IE: Reject the Diet Mentality

Posted by Jennifer Campoli on May 6th, 2010
Filed under intuitive eating | No Comments »

Afternoon friends!

After nearly 4 hours of running around Boston, downtown and Cambridge I am home! One of my biggest complaints about our subway system here in Boston is that there aren't enough lines! It takes way too long to get to certain places compared to other thriving systems such as NYC.

Anywho…enough complaining.

Last night I reread more of Intuitive Eating and decided that today would be the perfect day to discuss the first principle, which I find to be so fitting. So let's get started shall we?

Want to catch up on our IE discussion? Start here. Then here. Then here.

Principle 1: Reject the Diet Mentality

"Throw out the diet books and magazine articles that offer you the false hope of losing weight quickly, easily, and permanently. Get angry at the lie that have led you to feel as if you were a failure every time a new diet stopped working and you gained back all of the weight. If you allow even one small hope to linger that a new and better diet might be lurking around the corner, it will prevent you from being free to rediscover Intuitive Eating."

How does that one sink in for ya?

When I first read this chapter I felt pretty low actually. It hit me like a ton of bricks: I was one of those girls who was always thinking, learning, and reading about diets. I was that girl who on the inside was planning her meals according to the new plan. I was always searching for what to do next. And I was always panicking. What even hurt more was realizing that this all came from the place where I had never accepted myself. Ever. That desire, that need to feel better, thinner, prettier (for whatever reason) is what always led me to think about the next step (or diet or meal or fitness plan).
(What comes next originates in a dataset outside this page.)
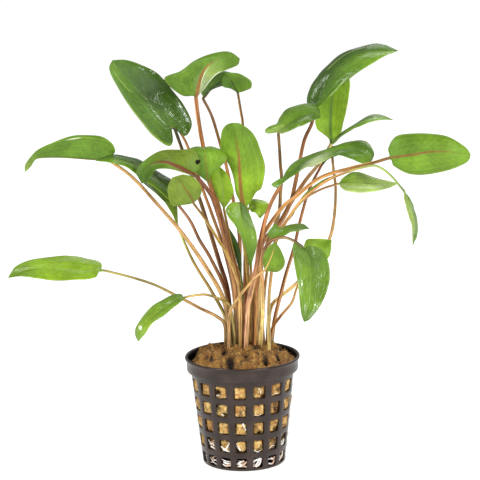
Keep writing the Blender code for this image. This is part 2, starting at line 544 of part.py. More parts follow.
def build_root(name, route, look):
    """One root, round in section, that follows the inside of the wall."""
    points = []
    for turn, height in smooth_curve([(*stop, 0.0) for stop in route], ROOT_RINGS)[:, :2]:
        radius = wall_radius(height) - SKIN - ROOT_ROOM / 2
        points.append((radius * math.cos(math.radians(turn)), radius * math.sin(math.radians(turn)), height))
    path = np.array(points)
    radii = np.full(len(path), ROOT_THICK / 2)
    points, faces = loft(tube_rings(path, radii, np.array((0.0, 0.0, 1.0)), sides=ROOT_SIDES))
    return add_object(name, points, faces, look)


def wall_radius(height):
    """Outer radius of the tapering wall at a height."""
    return WALL_FOOT_RADIUS + (WALL_TOP_RADIUS - WALL_FOOT_RADIUS) * height / BAND_FOOT


def window_edges():
    """Heights of the windows' feet and tops, from the lowest row up."""
    edges = []
    for row in reversed(range(WINDOW_ROWS)):
        top = FIRST_WINDOW_TOP - row * WINDOW_PITCH
        edges += [max(top - WINDOW_HEIGHT, LOWEST_WINDOW_FOOT), top]
    return edges


def build_pot(look):
    """The basket as a grid of cells round its profile, with the cells of the windows and slots left open."""
    outside = [(0.0, 0.0), (FLOOR_SLOT_INNER, 0.0), (FLOOR_SLOT_OUTER, 0.0),
               (WALL_FOOT_RADIUS - FOOT_ROUNDING, 0.0)]
    inside = [(0.0, FLOOR), (FLOOR_SLOT_INNER, FLOOR), (FLOOR_SLOT_OUTER, FLOOR),
              (WALL_FOOT_RADIUS - SKIN, FLOOR)]
    open_rows = {1}
    slot_row = 1
    outside_heights = window_edges()
    for number, height in enumerate(outside_heights):
        if number % 2 == 0:
            open_rows.add(len(outside))
        outside.append((wall_radius(height), height))
        inside.append((wall_radius(height) - SKIN, height))
    lip_foot = POT_HEIGHT - LIP_HEIGHT
    bore = BAND_RADIUS - SKIN
    outside += [(wall_radius(BAND_FOOT), BAND_FOOT), (BAND_RADIUS, BAND_FOOT + BAND_EDGE),
                (BAND_RADIUS, lip_foot), (RIM_RADIUS, lip_foot + LIP_EDGE), (RIM_RADIUS - LIP_EDGE, POT_HEIGHT)]
    inside += [(wall_radius(BAND_FOOT) - SKIN, BAND_FOOT + BAND_EDGE), (bore, BAND_FOOT + SKIN + BAND_EDGE),
               (bore, lip_foot), (bore, lip_foot + LIP_EDGE), (bore + LIP_EDGE, POT_HEIGHT)]
    pitch = 2 * math.pi / COLUMNS
    turns = []
    for column in range(COLUMNS):
        middle = math.radians(FIRST_WINDOW_TURN - 90) + column * pitch
        turns += [middle - WINDOW_SHARE * pitch / 2, middle + WINDOW_SHARE * pitch / 2]
    around = len(turns)
    points = [(0.0, 0.0, 0.0), (0.0, 0.0, FLOOR)]
    index = {}
    for side, profile in (("out", outside), ("in", inside)):
        index[side, 0] = [0 if side == "out" else 1] * around
        for row in range(1, len(profile)):
            radius, height = profile[row]
            index[side, row] = list(range(len(points), len(points) + around))
            points += [(radius * math.cos(turn), radius * math.sin(turn), height) for turn in turns]

    def is_open(row, cell):
        if row not in open_rows or cell % 2:
            return False
        return cell % 4 == 0 if row == slot_row else True

    faces = []
    last = len(outside) - 1
    for row in range(last):
        for cell in range(around):
            following = (cell + 1) % around
            lower = {side: (index[side, row][cell], index[side, row][following]) for side in ("out", "in")}
            upper = {side: (index[side, row + 1][cell], index[side, row + 1][following]) for side in ("out", "in")}
            if is_open(row, cell):
                for near, far in ((lower, lower), (upper, upper)):
                    faces.append((near["out"][0], near["out"][1], far["in"][1], far["in"][0]))
                faces.append((lower["out"][0], upper["out"][0], upper["in"][0], lower["in"][0]))
                faces.append((lower["out"][1], upper["out"][1], upper["in"][1], lower["in"][1]))
                continue
            for side in ("out", "in"):
                corners = (*lower[side], upper[side][1], upper[side][0])
                faces.append(tuple(dict.fromkeys(corners)))
    for cell in range(around):
        following = (cell + 1) % around
        faces.append((index["out", last][cell], index["out", last][following],
                      index["in", last][following], index["in", last][cell]))
    return add_object("net_pot", points, faces, look, smooth=False)


def build_wool(look):
    """The wool plug, turned round the pot's axis just clear of the basket and of the roots."""
    foot = FLOOR + GAP
    profile = [(wall_radius(foot) - SKIN - ROOT_ROOM, foot),
               (wall_radius(ROOT_ROOM_TOP) - SKIN - ROOT_ROOM, ROOT_ROOM_TOP),
               (wall_radius(ROOT_ROOM_TOP + 1) - SKIN - WOOL_CLEARANCE, ROOT_ROOM_TOP + 1),
               (wall_radius(BAND_FOOT) - SKIN - WOOL_CLEARANCE, BAND_FOOT),
               (WOOL_SHOULDER_RADIUS, WOOL_NECK), (WOOL_SHOULDER_RADIUS, WOOL_SHOULDER),
               (WOOL_SHOULDER_RADIUS - SHOULDER_ROUNDING, WOOL_SHOULDER + SHOULDER_ROUNDING),
               (CROWN_RADIUS, CROWN_HEIGHT)]
    rings = []
    for radius, height in profile:
        turns = [2 * math.pi * side / WOOL_SIDES for side in range(WOOL_SIDES)]
        rings.append([(radius * math.cos(turn), radius * math.sin(turn), height) for turn in turns])
    points, faces = loft(rings)
    return add_object("rockwool_plug", points, faces, look)


clear_scene()
build_pot(material("pot_plastic", PLASTIC, 0.45))
build_wool(material("mineral_wool", WOOL, 0.95))
root_look = material("root_white", ROOT_WHITE, 0.6)
for root_name, root_route in ROOTS.items():
    build_root(root_name, root_route, root_look)
build_sprout(material("sprout_green", YOUNG_GREEN, 0.4))
leaf_look = material("leaf_green", GREEN, 0.35)
for leaf_name, leaf_shape in LEAVES.items():
    build_leaf(leaf_name, leaf_shape, leaf_look)
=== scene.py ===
import math
import random

import bmesh
import bpy
import numpy as np
from mathutils import Matrix, Vector, noise


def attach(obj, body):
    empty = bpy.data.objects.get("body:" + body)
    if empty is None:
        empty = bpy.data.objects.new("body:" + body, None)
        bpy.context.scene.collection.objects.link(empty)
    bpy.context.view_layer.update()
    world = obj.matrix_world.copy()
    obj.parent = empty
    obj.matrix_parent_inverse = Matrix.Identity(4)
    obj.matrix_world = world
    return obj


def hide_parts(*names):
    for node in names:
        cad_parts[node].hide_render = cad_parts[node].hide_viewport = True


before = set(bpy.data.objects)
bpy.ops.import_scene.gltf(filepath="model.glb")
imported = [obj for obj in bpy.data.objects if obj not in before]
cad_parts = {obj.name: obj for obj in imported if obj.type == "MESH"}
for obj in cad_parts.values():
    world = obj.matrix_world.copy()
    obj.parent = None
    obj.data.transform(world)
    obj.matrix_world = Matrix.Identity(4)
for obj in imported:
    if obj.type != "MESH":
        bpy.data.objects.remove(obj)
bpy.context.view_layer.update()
scene = bpy.context.scene

# The plant stands on a white sweep in soft light. The camera is a metre away and a little above
# the leaves, so it looks down into the pot.
EYE = Vector((0.0, -0.940, 0.300))
LOOK_DOWN = math.radians(11.55)
ROLL = math.radians(1.14)
SENSOR_WIDTH = 36.0
LENS = 152.25
ROOM_LIGHT = 0.34
WHITE = (1.0, 1.0, 1.0, 1.0)
SWEEP_GREY = (0.50, 0.50, 0.50, 1.0)
SWEEP_GLOW = 0.83
FLOOR_HALF = 9.0
FLOOR_DROP = 0.0004
# Each lamp's place, the place it points at, its side and its power.
LAMPS = {
    "key_lamp": ((-0.65, -0.55, 0.75), (0.0, 0.0, 0.11), 0.35, 8.0),
    "glint_lamp": ((0.60, -0.62, 0.64), (0.0, 0.0, 0.13), 0.12, 4.6),
    "low_lamp": ((0.45, -0.78, 0.26), (-0.04, 0.02, 0.17), 0.09, 1.4),
    "back_lamp": ((0.25, 0.80, 0.75), (0.0, 0.0, 0.12), 0.6, 3.0),
}


def add_object(name, data):
    """Puts an object in the scene, at the origin."""
    piece = bpy.data.objects.new(name, data)
    scene.collection.objects.link(piece)
    return piece


def fill(tree, node, inputs):
    """Sets a node's inputs, each to a value or to another node's output."""
    for slot, value in inputs.items():
        if isinstance(value, bpy.types.NodeSocket):
            tree.links.new(value, node.inputs[slot])
        else:
            node.inputs[slot].default_value = value


camera_data = bpy.data.cameras.new("photo_camera")
camera_data.sensor_width = SENSOR_WIDTH
camera_data.lens = LENS
camera = add_object("photo_camera", camera_data)
camera.matrix_world = (Matrix.Translation(EYE) @ Matrix.Rotation(math.radians(90) - LOOK_DOWN, 4, "X")
                       @ Matrix.Rotation(-ROLL, 4, "Z"))
scene.camera = camera
scene.view_settings.view_transform = "Standard"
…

There are so many things that I would love to discuss in this chapter but I'd like to focus on one in particular. It is called the Dieter's Dilemma. Here is the cycle of the dilemma:

Desire to be thin –> Dieting –> Cravings, reduced self control –> Loss of control, over eating –> Regain of lost weight

And this cycle repeats over and over and over again. Therein lies the dilemma. Dieting, restriction, a distorted relationship with food inevitably takes you to the same place.

Me and the dilemma used to be real close. Somedays I would rotate through the entire cycle twice! Wake up, restrict my food, smell french fries, feel frustrated and angry that I can't enjoy french fries, lose control of my "willpower" to not eat, EAT the french fries, overeat for the remainder of the day, gain weight, gain weight. Repeat please!

I can still remember all of the anxiety and stress that I would experience on a given day just because I couldn't stop this cycle. I couldn't calm my thoughts. I couldn't take control.

There are 3 steps suggested in rejecting the diet mentality. And the foundation of these steps is recognition and awareness.

1. You must be willing to recognize and acknowledge the damage that dieting causes.

I know we could talk facts and research here about what diets do to your biology and your health but no need for that. Let's be simple here: dieting hurts your body. Restricting your calories hurts your body. Any form of restriction teaches your body only one thing: TO NOT TRUST YOU! Any time you purposely remove foods or restrict calories, fat, carbs or whatever you decide to a level lower than necessary- your body prepares. Your body expects the depletion and it prepares for it. Hello weight gain, plateaus and minimal weight loss!

I claimed to be healthy. I ate what I thought was "well eating." But in actuality, every day I was hurting my body and destroying my health.

2. Awareness of diet mentality and thinking.

Diet thinking can be so subtle can't it? Just about everywhere you go- someone is telling you how to eat, what to eat and why. My day would begin and end with food, what it was made of, what I couldn't eat, when I could eat, what she must eat to stay that thin. I was consumed! I thought I was obedient and full of willpower. Food should have nothing to do with obedience or willpower. Food is care, health, nourishment, fuel. But I didn't experience that until I became aware of my thinking and focused everything on stopping it!

3. Get rid of the diet tools.

I got rid of my scales, tape measurers, diet books, calorie king books, old clothes that I was forever trying to fit into. I cleansed my entire home of diet tools- everything that contributed to the mentality. Oh how incredible did that feel! Finally..no one and NOTHING could tell me whether I was doing well. I was ready to stand on my own two feet and learn how to love this body of mine.

In all honesty, this was not an easy principle to learn and live by. I wasn't ready for it at first because it was such a major over haul in my life! :) BUT…after reading the words in the book many times I knew this was one of the first steps for me to take. I had to close the door in my mind to the world of diets.

The best part of learning this principlet? I demolished that scale of mine. It didn't really resemble a scale when I took it out to the trash. :) How's that for anger release?

Alright friends. How have YOU been affected by diets? Would you say that your mind falls into the dieting mentality or has before? If so…what helped you let go?